In advanced scripting, encapsulating the logic inside a function is a strong engineering practice. A reusable function can accept a dataset path, a field name, and maybe an optional where clause. It can return the mean, count, and sum in a tuple or dictionary. This makes your code easier to test and maintain, especially if the same statistic is calculated across many feature classes.

You can also log warnings when no records qualify, which is far better than silently returning an unhelpful result. For scientific and public-sector GIS applications, traceability matters. Agencies such as NOAA routinely emphasize quality, reproducibility, and documentation in data workflows, and those same principles apply to ArcPy scripting.

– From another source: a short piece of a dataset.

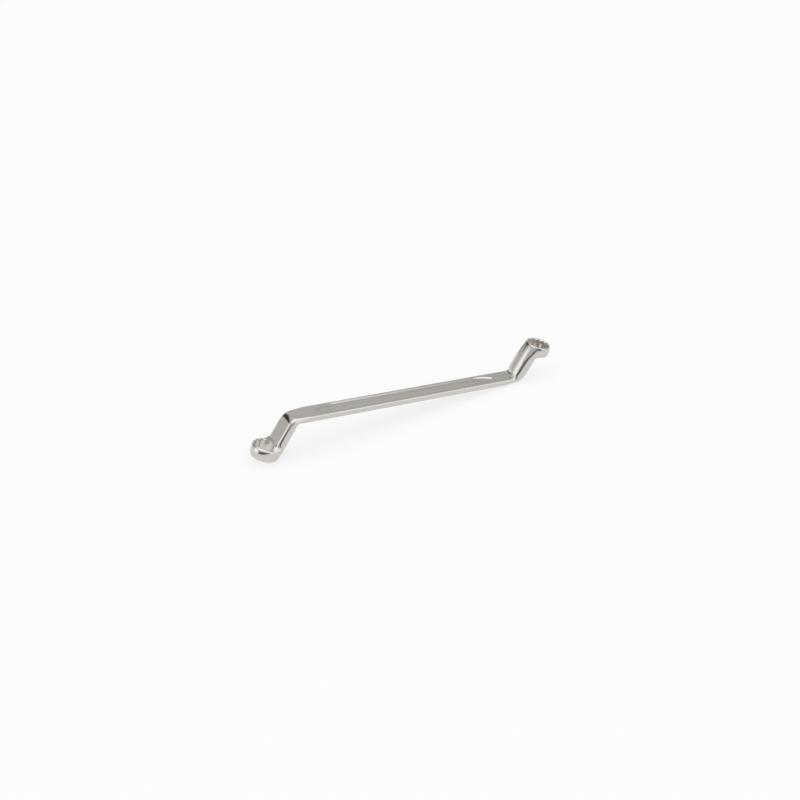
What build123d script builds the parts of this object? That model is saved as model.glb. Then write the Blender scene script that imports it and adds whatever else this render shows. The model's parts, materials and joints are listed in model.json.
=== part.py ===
from build123d import *
from math import cos, degrees, radians, tan
import os

# Double-ended offset ring spanner, 14 x 17 mm, a single drop forging in chrome vanadium steel.
# The forging is drawn in five regions that meet face to face: the shank, two cranked necks and
# two ring heads. It lies as it does on a bench, on the rim of the larger head and the underside
# of the far elbow. +Z is up, +X runs along the length towards the smaller head.

# Shank, from elbow to elbow
elbow_gap = 207.4
shank_thick = 5.3
shank_corner = 1.9
elbow_length = 12.0

# Recess forged into both faces of the shank
recess_depth = 0.8
recess_rim = 2.4
recess_end_gap = 21.0
recess_point = 13.0
recess_draft = 35.0

# Ring heads: both socket axes lean the same way from square to the shank
head_tilt = 10.8
barrel_bulge = 0.7
rim_round = 0.9
socket_lead = 0.15

# Necks, with the crowned face towards the back of the ring and the flat face over the socket.
# Each elbow is drawn in a few steps. The broach's way in is relieved straight, then tapered.
elbow_steps = 4
elbow_inner_radius = 2.5
elbow_outer_radius = 6.0
neck_corner = 2.3
neck_crown = 2.2
tail_crown = 0.5
web_corner = 1.6
tail_corner = 1.0
tail_lean = 2.0
relief_straight = 0.4
relief_length = 6.0
relief_taper = 48.0

# What differs between the two ends: across flats, head diameter and height, reach and drop of
# the head from the elbow, width of shank, neck and its foot, where the faces of shank and neck
# would meet, and how far from the socket's middle the foot starts and ends, and its back at the
# far face
sizes = {
    17: dict(flats=17.1, od=24.7, height=10.7, reach=20.8, drop=27.3,
             shank=17.6, neck=17.7, foot=20.0, inner=-2.75, outer=2.75, web=3.8, back=12.1, tail=10.6),
    14: dict(flats=14.1, od=21.2, height=9.7, reach=19.4, drop=24.35,
             shank=15.3, neck=16.6, foot=18.4, inner=-2.6, outer=2.6, web=2.6, back=12.2, tail=9.8),
}

half_gap = elbow_gap / 2
half_thick = shank_thick / 2
side = Vector(0, 1, 0)

# Each end is drawn in its own frame: p outward along the shank and q towards the ring head
end_frame = {
    17: Plane(origin=(-half_gap, 0, 0), x_dir=(-1, 0, 0), z_dir=(0, 0, -1)),
    14: Plane(origin=(half_gap, 0, 0), x_dir=(1, 0, 0), z_dir=(0, 0, 1)),
}
outward = Vector(1, 0, 0).rotate(Axis.Y, head_tilt)
socket_axis = Vector(0, 0, 1).rotate(Axis.Y, head_tilt)


def at_head(size, u, n):
    """Point u outward from the middle of a ring head and n along its socket, in its end's frame."""
    end = sizes[size]
    return Vector(end["reach"], 0, end["drop"]) + outward * u + socket_axis * n


def head_plane(size, n=0):
    """Plane square to the socket axis, n from the middle of the head."""
    frame = end_frame[size]
    centre = frame.from_local_coords(at_head(size, 0, n))
    normal = frame.from_local_coords(at_head(size, 0, n + 1)) - centre
    return Plane(origin=centre, x_dir=side, z_dir=normal)


def corner_radius(size):
    """Radius of the circle through the 12 corners of a socket."""
    return sizes[size]["flats"] / 2 / cos(radians(30))


def round_corner(corner, before, after, radius):
    """Points along the arc that rounds a corner of the side profile."""
    leg_in = (corner - before).normalized()
    leg_out = (after - corner).normalized()
    half_turn = radians(leg_in.get_angle(leg_out)) / 2
    start = corner - leg_in * radius * tan(half_turn)
    end = corner + leg_out * radius * tan(half_turn)
    centre = corner + (leg_out - leg_in).normalized() * radius / cos(half_turn)
    shares = [step / elbow_steps for step in range(elbow_steps + 1)]
    chords = [start * (1 - share) + end * share - centre for share in shares]
    return [centre + chord.normalized() * radius for chord in chords]


def section(size, inner, outer, inner_width, outer_width, crown, corner):
    """Section between two points of the side profile, with a crown raised on the inner face."""
    frame = end_frame[size]
    inner_point = frame.from_local_coords(inner)
    outer_point = frame.from_local_coords(outer)
    across = inner_point - outer_point
    half = across.length / 2
    plane = Plane(origin=(inner_point + outer_point) / 2, x_dir=side, z_dir=side.cross(across))
    inner_left = (-inner_width / 2, half)
    inner_right = (inner_width / 2, half)
    with BuildSketch(plane) as outline:
        with BuildLine():
            Polyline(inner_left, (-outer_width / 2, -half), (outer_width / 2, -half), inner_right)
            if crown:
                ThreePointArc(inner_right, (0, half + crown), inner_left)
            else:
                Line(inner_right, inner_left)
        make_face()
        fillet(outline.vertices(), corner)
    return outline.sketch


def neck_sections(size):
    """Sections from the shank round the elbow to the webs, and from there past the ring head."""
    end = sizes[size]
    half_height = end["height"] / 2
    width = end["neck"]
    foot = end["foot"]
    inner_start = Vector(-elbow_length, 0, half_thick)
    outer_start = Vector(-elbow_length, 0, -half_thick)
    inner_corner = Vector(end["inner"], 0, half_thick)
    outer_corner = Vector(end["outer"], 0, -half_thick)
    back = at_head(size, -end["back"], -half_height)
    web = at_head(size, -end["web"], -half_height)
    inner_arc = round_corner(inner_corner, inner_start, back, elbow_inner_radius)
    outer_arc = round_corner(outer_corner, outer_start, web, elbow_outer_radius)

    start = section(size, inner_start, outer_start, end["shank"], end["shank"], 0, shank_corner)
    elbow = []
    for step, (inner, outer) in enumerate(zip(inner_arc, outer_arc)):
        share = step / elbow_steps
        across = end["shank"] + (width - end["shank"]) * share
        corner = shank_corner + (neck_corner - shank_corner) * share
        elbow.append(section(size, inner, outer, across, across, neck_crown * share, corner))
    crank = [elbow[-1]]
    for along in (0.5, 1):
        inner = inner_arc[-1] + (back - inner_arc[-1]) * along
        outer = outer_arc[-1] + (web - outer_arc[-1]) * along
        spread = width + (foot - width) * along
        corner = neck_corner + (web_corner - neck_corner) * along
        crank.append(section(size, inner, outer, spread, spread, neck_crown, corner))
    tail_back = at_head(size, -end["tail"], half_height)
    tail_web = at_head(size, -end["web"] - tail_lean, half_height)
    tail = section(size, tail_back, tail_web, width * 0.75, width * 0.75, tail_crown, tail_corner)
    return [start, elbow[0]], elbow, crank, [crank[-1], tail]


def barrel_profile(size):
    """Half outline of a ring head without its socket, about the socket axis."""
    end = sizes[size]
    plane = head_plane(size)
    radius = end["od"] / 2
    rim = radius - barrel_bulge
    half_height = end["height"] / 2
    axial = Plane(origin=plane.origin, x_dir=side, z_dir=side.cross(plane.z_dir))
    with BuildSketch(axial) as outline:
        with BuildLine():
            Polyline((rim, -half_height), (0, -half_height), (0, half_height), (rim, half_height))
            ThreePointArc((rim, half_height), (radius, 0), (rim, -half_height))
        make_face()
        fillet(outline.vertices().filter_by(lambda v: abs(v.Y) > rim / 2), rim_round)
    return outline.sketch


pieces = {}

# Both ends of the forging, from the shank to the far rim of the ring
for size, end in sizes.items():
    middle = head_plane(size)
    half_height = end["height"] / 2
    lead = corner_radius(size) + socket_lead
    inside = end["flats"] / 2 - 0.5
    lead_in, elbow, crank, tail = neck_sections(size)

    # Neck: spreads into two webs beside the socket and is relieved where the broach passes
    with BuildPart() as neck:
        loft(lead_in, ruled=True)
        loft(elbow)
        loft(crank, ruled=True)
        with BuildSketch(head_plane(size, -half_height)):
            Circle(lead)
        extrude(amount=-relief_straight, mode=Mode.SUBTRACT)
        with BuildSketch(head_plane(size, -half_height - relief_straight)):
            Circle(lead)
        extrude(amount=-relief_length, taper=relief_taper, mode=Mode.SUBTRACT)
    pieces[f"neck_{size}"] = neck.part

    # Ring head: a barrel with a thicker back under the neck, broached with two hexagons 30
    # degrees apart and countersunk on both faces
    with BuildPart() as ring_head:
        add(barrel_profile(size))
        revolve(axis=Axis(middle.origin, middle.z_dir))
        loft(tail, ruled=True)
        with BuildSketch(middle):
            RegularPolygon(end["flats"] / 2, 6, major_radius=False)
            RegularPolygon(end["flats"] / 2, 6, major_radius=False, rotation=30)
        extrude(amount=end["height"], both=True, mode=Mode.SUBTRACT)
        for face in (1, -1):
            plane = Plane(origin=middle.origin, x_dir=middle.x_dir, z_dir=middle.z_dir * face)
            with BuildSketch(plane.offset(half_height)):
                Circle(lead)
            extrude(amount=inside - lead, taper=45, mode=Mode.SUBTRACT)
    pieces[f"ring_head_{size}"] = ring_head.part

# Shank: tapers in width from one elbow to the other, with the recess pressed into both faces
shank_ends = [
    section(17, Vector(-elbow_length, 0, half_thick), Vector(-elbow_length, 0, -half_thick),
            sizes[17]["shank"], sizes[17]["shank"], 0, shank_corner),
    section(17, Vector(elbow_length - elbow_gap, 0, half_thick),
            Vector(elbow_length - elbow_gap, 0, -half_thick),
            sizes[14]["shank"], sizes[14]["shank"], 0, shank_corner),
]
recess_half = half_gap - recess_end_gap
with BuildPart() as shank:
    loft(shank_ends)
    for face in (1, -1):
        plane = Plane(origin=(0, 0, face * half_thick), x_dir=(1, 0, 0), z_dir=(0, 0, face))
        with BuildSketch(plane):
            with BuildLine():
                wide = sizes[17]["shank"] / 2 - recess_rim
                slim = sizes[14]["shank"] / 2 - recess_rim
                Polyline((-recess_half + recess_point, wide), (recess_half - recess_point, slim))
                ThreePointArc((recess_half - recess_point, slim),
                              (recess_half - recess_point * 0.25, slim * 0.55), (recess_half, 0))
                ThreePointArc((recess_half, 0), (recess_half - recess_point * 0.25, -slim * 0.55),
                              (recess_half - recess_point, -slim))
                Line((recess_half - recess_point, -slim), (-recess_half + recess_point, -wide))
                ThreePointArc((-recess_half + recess_point, -wide),
                              (-recess_half + recess_point * 0.25, -wide * 0.55), (-recess_half, 0))
                ThreePointArc((-recess_half, 0), (-recess_half + recess_point * 0.25, wide * 0.55),
                              (-recess_half + recess_point, wide))
            make_face()
        extrude(amount=-recess_depth, taper=recess_draft, mode=Mode.SUBTRACT)
pieces["shank"] = shank.part

# Rest on a bench: lean the shank until the larger head and the far elbow are level, then put the
# lowest point at zero and the middle of the length at the origin
def lowest(names, lean):
    """Lowest point of some pieces with the shank leant down towards the smaller head."""
    turned = [pieces[name].rotate(Axis.Y, lean) for name in names]
    return min(piece.bounding_box().min.Z for piece in turned)


lean = 0
for attempt in range(6):
    gap = lowest(["neck_17", "ring_head_17"], lean) - lowest(["neck_14"], lean)
    lean -= degrees(gap / elbow_gap)
leant = [piece.rotate(Axis.Y, lean).bounding_box() for piece in pieces.values()]
middle_x = (min(box.min.X for box in leant) + max(box.max.X for box in leant)) / 2
rest = Location((-middle_x, 0, -min(box.min.Z for box in leant)), (0, lean, 0))
print("lean", round(lean, 4), "rest", [round(value, 4) for value in rest.position])

os.makedirs("parts", exist_ok=True)
for name, piece in pieces.items():
    placed = piece.moved(rest)
    placed.label = name
    export_step(placed, f"parts/{name}.step")
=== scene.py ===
import json
import math

import bmesh
import bpy
import numpy as np
from mathutils import Matrix

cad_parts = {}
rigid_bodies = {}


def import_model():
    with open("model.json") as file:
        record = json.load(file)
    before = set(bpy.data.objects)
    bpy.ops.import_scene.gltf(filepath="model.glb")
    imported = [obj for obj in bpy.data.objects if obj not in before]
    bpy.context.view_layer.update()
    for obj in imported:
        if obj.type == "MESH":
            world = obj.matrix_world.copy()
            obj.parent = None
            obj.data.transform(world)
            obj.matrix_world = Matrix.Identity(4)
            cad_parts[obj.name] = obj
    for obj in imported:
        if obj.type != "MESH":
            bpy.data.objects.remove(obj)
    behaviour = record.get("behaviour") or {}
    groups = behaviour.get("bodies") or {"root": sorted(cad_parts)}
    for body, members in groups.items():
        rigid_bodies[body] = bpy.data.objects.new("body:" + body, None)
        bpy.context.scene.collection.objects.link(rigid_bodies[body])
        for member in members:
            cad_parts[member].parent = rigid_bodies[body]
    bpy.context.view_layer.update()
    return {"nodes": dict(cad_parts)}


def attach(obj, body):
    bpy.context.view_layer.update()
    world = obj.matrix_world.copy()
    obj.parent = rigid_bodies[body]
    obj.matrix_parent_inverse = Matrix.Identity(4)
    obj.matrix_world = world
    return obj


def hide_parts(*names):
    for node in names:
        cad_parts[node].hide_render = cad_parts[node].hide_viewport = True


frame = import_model()

# Camera: a studio shot from the near left, looking down on the spanner with a long lens. The
# fit of the photograph gave it in the shank's own frame (x along the shank, z square to its
# recessed faces), so it is turned with the lean that the shank has on a bench. Sizes are in mm.
shank_lean = math.radians(8.3976)
shank_middle = np.array([1.8165, 0.0, 17.7084])
photo_size = 800
photo_focal = 2370.1
photo_centre = (404.81, 396.49)
view_azimuth, view_elevation, view_roll = (math.radians(a) for a in (30.68, 31.045, 6.608))
view_distance = 1954.8
view_target = np.array([-0.21, 0, 0])
sensor_width = 36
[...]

When to use mean versus median in GIS analysis

Although this page focuses on mean calculation, GIS professionals should ask whether the mean is the right statistic for the data. Means are sensitive to outliers. If a few extreme values exist, your average may not represent the typical feature very well. For example, parcel values, travel times, population counts, or environmental measures may be heavily skewed. In such cases, the median can be more interpretable. Still, the mean remains highly useful when the data distribution is relatively balanced or when your methodology explicitly requires arithmetic averaging.

Practical workflow for arcpy searchcursor calculate mean

A strong workflow usually follows these steps: validate the field type, confirm the records to include, handle nulls intentionally, calculate the running sum and count with arcpy.da.SearchCursor, compute the final mean, and write the result to a report, console message, metadata log, or downstream attribute update. This process is dependable, transparent, and easy for other GIS developers to review.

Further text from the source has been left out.